On April 18, the day after the bill passed, Pascua celebrated with community members at the Filipino Community Hall in downtown Wapato, in the Yakama Indian Reservation. The hall, built in 1952, was the first Filipino Hall built in the West, according to the Yakima Herald. It was built after the Filipino American community faced decades of violent threats from mobs, and an Alien Land Act forbidding Filipinos from owning land. The Filipino community was able to buy land on the Yakama reservation in 1942 only after Yakama Nation Chief Jobe Charley convinced federal authorities in Washington, D.C. to allow Filipinos to buy it.

“He’s very imbued with the Filipino American history of eastern Washington, which has a really different flavor to it in some respects, because there was a lot of interaction between Native Americans and FIlipinos” said DeCano of Pascua.

During his nine-year quest, Pascua got the state to pass proclamations and resolutions acknowledging Filipino Americans from Washington state who have contributed to U.S. history. The list, “just the tip of the iceberg,” according to Pascua, includes Carlos Bulosan; Fred and Dorothy Cordova; Dolores Sibonga, the first Filipino American woman to serve on Seattle’s City Council; Velma Veloria, the first Filipino American elected to the state legislature; Bernie Reyes Whitebear, a Native American activist of mixed Filipino ancestry, who exemplified the interrelated histories of Native Americans and Filipinos; and “Uncle” Bob Santos, the legendary Chinatown-International District activist and former regional HUD administrator.
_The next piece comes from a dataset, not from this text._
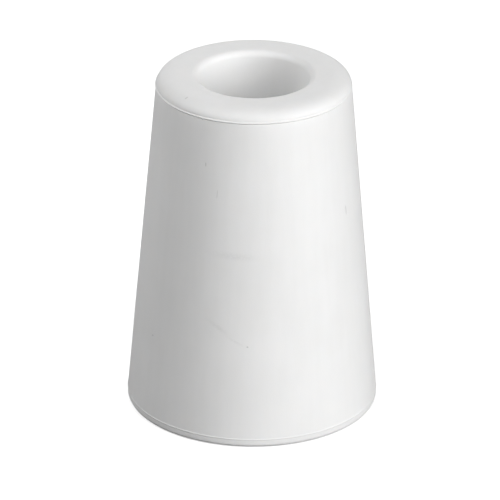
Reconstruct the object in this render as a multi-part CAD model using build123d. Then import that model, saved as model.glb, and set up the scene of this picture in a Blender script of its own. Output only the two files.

After a few years, Pascua himself was added to the list, to his surprise. He is one of only a handful of members still alive.

Pascua wants to publish a book printing every local proclamation and resolution he helped pass, above the beautiful stationary and gold seals of county and city governments. At the top, he said, will be the fruits of almost a decade of his efforts: The state bill signed by Gov. Inslee.